When we arrived in Manaus, the city was ready to welcome the tourists, with streets decorated in true Brazilian fashion. And before the shocking meltdown of the semi-finals, the atmosphere was very relaxed.

We watched the opening ceremony and first match in the main square in Manaus. The atmosphere was great, and the powerful sign-along of the national anthem set the scene for the rest of the tournament.

We then flew to Belo Horizonte, where we saw two games: Colombia v. Greece and Belgium v. Algeria.

Colombia v. Greece was great fun, with thousands of Colombia fans creating a loud party atmosphere at the stadium.

For Belgium v. Algeria we expected an easy Belgium win, but the Algerians went ahead to make the game more interesting – and slightly compensating for the fact that Belgium didn’t really deliver to everyone’s expectations.

There was lots of talk before the competition that Brazil wouldn’t be ready to receive the World Cup. But what we saw in the stadium was excellent – even the queues to get in were quick and organised.

The problem with anything in Brazil lies elsewhere: many people were unhappy with the political context and as ever, Brazilian infrastructure is appalling at the best of times. Being Brazilian, I can’t help to agree with musician Tom Jobim, who said “Brazil is not for beginners”.

But for us, our experience in the World Cup was great, we had a truly memorable time that lived up to the expectations.

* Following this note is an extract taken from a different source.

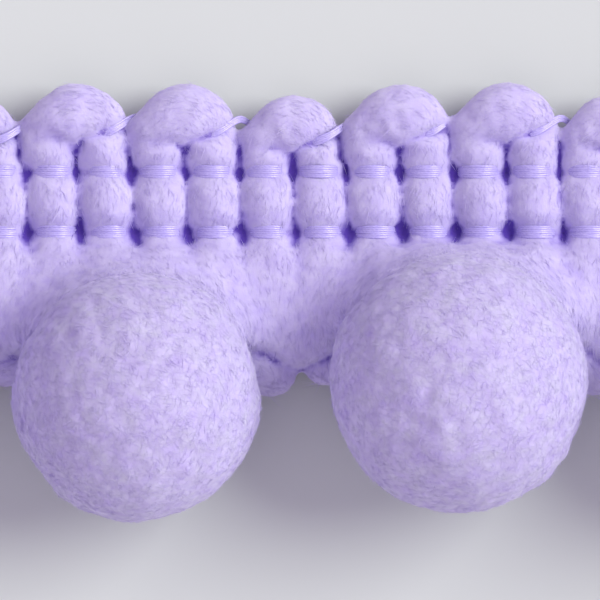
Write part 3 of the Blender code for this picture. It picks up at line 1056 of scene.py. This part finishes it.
def filament(name):
    """Thin glossy thread: fine lines along the trim, with a silky light."""
    recipe = Recipe(name)
    lines_at = recipe.stretched(recipe.place(), (0.25, 1.0, 1.0))
    lines = recipe.noise(lines_at, 0.02 * MM, 2.0)
    tone = (lines * 1.6 - 0.3).kept_between(0, 1)
    recipe.feed("Base Color", recipe.mix(tone, THREAD_DARK, THREAD_LIGHT))
    recipe.set("Roughness", 0.30)
    recipe.set("Specular IOR Level", 0.75)
    recipe.set("Coat Weight", 0.5)
    recipe.set("Coat Roughness", 0.25)
    recipe.set("Sheen Weight", 0.2)
    recipe.set("Sheen Roughness", 0.3)
    recipe.feed("Normal", recipe.bump(lines, 0.008 * MM, 0.8))
    return recipe.material


def make_camera():
    camera = bpy.data.cameras.new("camera")
    camera.sensor_width = SENSOR
    camera.lens = SENSOR * CAMERA_HEIGHT / VIEW_WIDTH
    camera.clip_start = 0.01
    camera.clip_end = 2.0
    made = link("camera", camera)
    made.location = VIEW_CENTRE + Vector((0, 0, CAMERA_HEIGHT))
    bpy.context.scene.camera = made


def make_light():
    """The suns and the pale room."""
    for sun in SUNS:
        light = bpy.data.lights.new(sun.name, "SUN")
        light.energy = sun.strength
        light.angle = math.radians(sun.spread)
        light.color = sun.colour
        made = link(sun.name, light)
        made.rotation_euler = Vector(sun.direction).to_track_quat("Z", "Y").to_euler()
    world = bpy.data.worlds.new("room")
    world.use_nodes = True
    background = world.node_tree.nodes["Background"]
    background.inputs["Color"].default_value = ROOM_COLOUR
    background.inputs["Strength"].default_value = ROOM_STRENGTH
    bpy.context.scene.world = world


def make_floor():
    bpy.ops.object.select_all(action="DESELECT")
    bpy.ops.mesh.primitive_plane_add(size=FLOOR_SIZE, location=(0, 0, -FLOOR_DROP))
    floor = bpy.context.object
    floor.name = "floor"
    apply_place(floor)
    recipe = Recipe("pale floor")
    recipe.set("Base Color", FLOOR_COLOUR)
    recipe.set("Roughness", 0.8)
    floor.data.materials.append(recipe.material)


def main():
    bpy.context.scene.view_settings.view_transform = "Standard"
    make_camera()
    make_light()
    make_floor()

    yarn_finish = fleece("brushed lilac yarn", YARN_TONES, True, YARN_RELIEF)
    pile_finish = fleece("cut lilac pile", PILE_TONES, False, PILE_RELIEF)
    thread_finish = filament("lilac filament thread")

    lengths = yarn_lengths()
    grain = Grain(lengths + fringe_runs())
    yarn = make_yarn(lengths, grain, yarn_finish)
    fibres = make_yarn_fibres(yarn, grain, yarn_finish)
    for piece in (yarn, fibres):
        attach(piece, "root")
        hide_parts("yarn_band")

    for number, pompom in enumerate(pompoms(), 1):
        pile = make_pompom(number, pompom, pile_finish)
        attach(pile, "root")
        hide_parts(pompom.node)

    threads = {
        "lower": make_row_threads("threads_lower", LOWER_ROW.y, thread_finish),
        "middle": make_row_threads("threads_middle", MIDDLE_ROW.y, thread_finish),
        "top": make_top_threads("threads_top", thread_finish),
    }
    for row, piece in threads.items():
        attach(piece, "root")
        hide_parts(f"binding_thread_{row}")


main()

  • Tickets: All major sporting events require lots of planning. We applied for tickets through FIFA at the first possible opportunity and were lucky to get all the tickets we wanted.
  • Money: Again for any major event, you’re likely to pay premium prices for flights and accommodation. Plan and book everything months in advance – I’d say six months is the minimum to ensure you get your selected options at a reasonable price.
  • Do: Getting in the spirit of the event ensures a trip like this is really worthwhile. Check out what the locals are doing and join them – there’s no better introduction to Brazilian culture than watching football in a local bar!